Foreign Secretary James Cleverly, Northern Ireland secretary Chris Heaton-Harris and the EU Commission’s Maros Sefcovic will hold talks by video link on Monday afternoon, fuelling speculation that an agreement is close.

Mr Sunak had been expected to announce a deal early this week, but No 10 officials are now pushing back on expectations of an agreement on Tuesday or Wednesday as they try to get the DUP and Tory Brexiteers on side. The DUP have claimed a deal is unlikely this week.

Sammy Wilson, the DUP chief whip at Westminster, accused Mr Sunak’s ministers of going into the negotiations with the EU with “an attitude of defeat” and said that he did not expect to see a deal announced this week.

“If a deal is agreed which still keeps us in the EU single market, as ministers in the Northern Ireland Assembly we would be required by law to implement that deal and we are not going to do that because we believe such an arrangement is designed to take us out of the UK,” he told Sky News on Monday.

Sir Jeffrey Donaldson, leader of the DUP

It is not clear whether any compromise forged by Mr Sunak with the EU to ease protocol checks will be put to a vote in parliament – but the European Research Group (ERG) has warned of a major Tory rebellion if it comes to the Commons.

Tory MP Sir James Duddridge, close ally of Mr Johnson, said more than 100 MPs could defy the prime minister on the issue. He warned that Brexiteers “will be furious at any backroom deal that relies on support by the Labour Party”.

Labour leader Sir Keir Starmer has taken unusual step of offering to back the deal, saying Mr Sunak “doesn’t need to go scrambling around to appease an intransigent rump of his own backbenchers”.

Sir Keir restated his offer to help Mr Sunak on Monday. “The national interest comes first,” he told reporters. “So we will put party politics to one side. We will vote with the government and so the prime minister doesn’t have to rely on his backbenches.”

Rishi Sunak is under pressure from all sides of Brexit debate

Veteran Tory Eurosceptic Sir Bernard Jenkin said that any deal which did not lead to a return to powersharing at the Stormont Assembly by the DUP – which walked out in protest at the protocol – would be “completely disastrous”.

“If it doesn’t get the support of both communities in Northern Ireland it is just going to make things worse because it will cement in place an agreement that has destroyed powersharing in Northern Ireland,” he told Times Radio on Monday.

Cabinet minister Penny Mordaunt appeared to admit on Sunday that a deal could not be agreed without DUP support. “Unless it’s acceptable to all communities in Northern Ireland it’s not going to work,” she told Sky News.

However, Mr Sunak is willing to defy the DUP and sign a deal even if he cannot get the unionist party on board, according to The Times.
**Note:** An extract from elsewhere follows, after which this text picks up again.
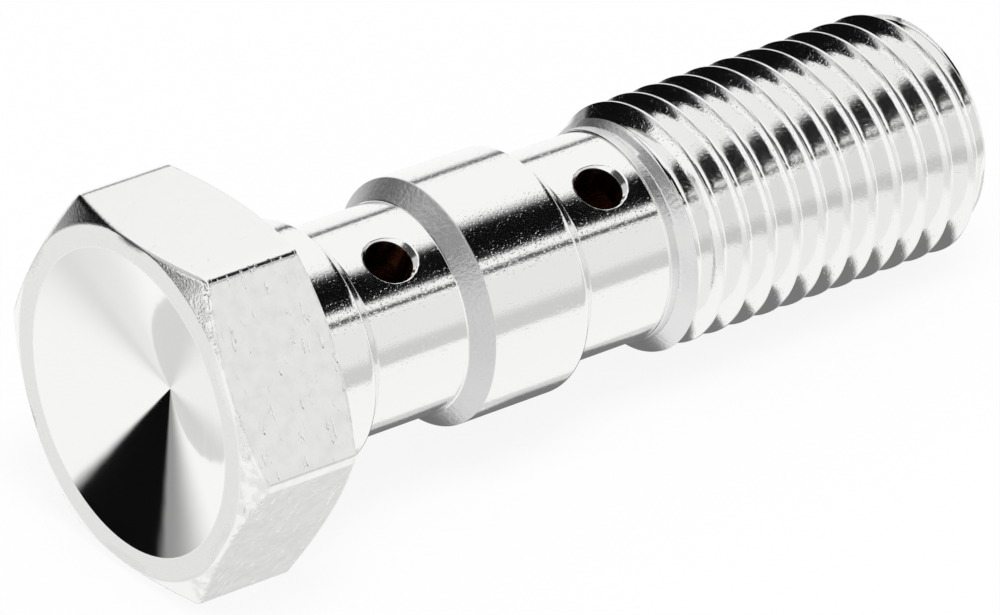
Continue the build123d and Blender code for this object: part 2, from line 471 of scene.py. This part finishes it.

A Whitehall source told the newspaper that it would be “unhelpful” to “set a bar that is not necessarily in the interests of those we are trying to negotiate for”.

UK and EU negotiators are thought to have agree a “green lane” to reduce checks on goods moving between Great Britain and Northern Ireland, as well as a greater role for Northern Irish courts in resolving disputes.

But DUP are still angry that a role for the European Court of Justice (ECJ) as the ultimate arbiter looks to have been maintained, as well as the province continuing to follow EU rules on VAT and other areas.

In pointed remarks, Micheál Martin, Republic of Ireland’s foreign minister, urged UK politicians not to play games. “I think what’s very important is that everybody now from here on think about the people of Northern Ireland – not power play, not politics elsewhere,” he said on Monday.